The Subject File series contains nineteen of Hoppen’s lettered fields (Fields C-U) organized as seventeen subseries. Each subseries is focused on a citizen group or initiative, a legal case or cases, or an environmental topic. Included among the subseries relating to groups or initiatives are records from the Citizens Committee for the Hudson Valley (Field D) and its successful opposition to a proposed Hudson River Expressway in 1965. Hoppen’s leadership as chair of the group’s executive committee began his involvement in the environmental movement. A second subseries focuses on the Environmental Planning Lobby (Field O), a New York-based nonpartisan lobbying coalition. Included in the subseries are working files and draft legislation. Correspondence, memoranda, agenda, questionnaires, voting record summaries, and other records from the group are located in the Regional Lunch series. A third program featured in the Subject File is the Environment Information Services (Field C) project. The initiative was started by Hoppen and others in 1969 to develop a nationwide computer network of community-based groups involved in the environmental issues. Lastly, a subseries on National Priorities (Field N) concerns Hoppen’s encouragement of environmentalists to engage with activists in other fields such as civil rights, consumer protection, the Vietnam War, and women’s rights.
The Subject File also contains subseries or fields focused on many of Hoppen’s environmental litigation cases. Included are affidavits, briefs, complaints, correspondence, depositions, exhibits, interrogatories, memoranda, motions, notes, orders, and transcripts from cases he argued. Legal research files, including copies of nineteenth-century legal digests and legal codes, account for the collection’s overall broad date span. Much of Hoppen’s litigation, argued in federal court, focused on violations of requirements under the Clean Air Act, National Environmental Policy Act of 1969, and other statutes. Many of these cases involved transportation-related projects, including highway and rail, and their impact on air pollution, commuter interests, and the preservation of scenic resources. Included in the series is a lawsuit filed by Hoppen in 1974 against New York City's West Side Highway Project, also known as Westway. Also included in the Westway (Field E) subseries are records from another lawsuit filed by the Sierra Club against the project. Other litigation subseries include Clean Air Act Litigation (Field F), Harlem Valley Transportation Association Litigation (Field G), Capital Region Citizens Committee v. Volpe (Field H), and Bayswater Civic Association v. Karagheuzoff (Field I). The general Environmental Litigation (Fields P-R) subseries is a compilation of other cases argued by Hoppen and others, as well as topical files on relevant environmental and legal issues. Hoppen’s cases are more thoroughly described in the Subject File’s subseries descriptions.

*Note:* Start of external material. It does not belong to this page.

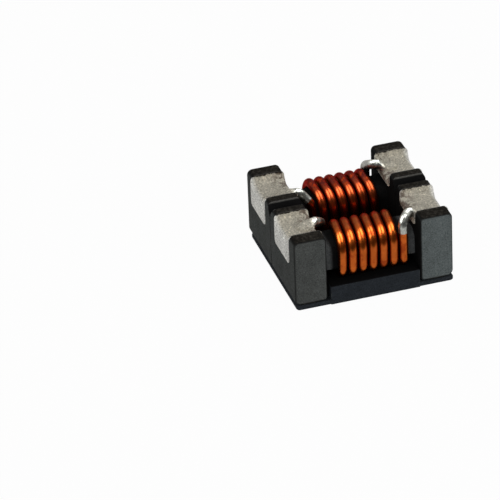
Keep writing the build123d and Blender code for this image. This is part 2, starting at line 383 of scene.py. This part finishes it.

Finally, some of the subseries in the Subject File focus on topics of interest to Hoppen. These include Transportation (Field J), Air Transportation (Field K), Rail Matters (Field L), Hudson Tolls (Field M), Air Pollution (Field S), Water (Field T), and Energy (Field U). The Subject File’s topical subseries generally include background material collected by Hoppen including newsletters, brochures, flyers, petitions, press releases, statements, and other mailings by citizen-based organizations, reports and hearings by environmental organizations and government agencies, and news clippings from the New York Times as well local and regional newspapers. In addition to this background material, the topical subseries often feature more unique material including correspondence, memoranda, notes, and drafts of statements, press releases, and legislation by Hoppen that document his collaboration with various groups. The quantity of the material in the topical files varies considerably from a few to many items.
The collection includes a large Alphabetical File (Field V) series in addition to the many smaller alphabetical files located in the Regional Lunch and Subject File series. These files share many of the same characteristics as the Subject File topical subseries described above. Although it is probable that the various alphabetical files were created to support particular projects or cases, there is considerable overlap in the topics and types of material they contain.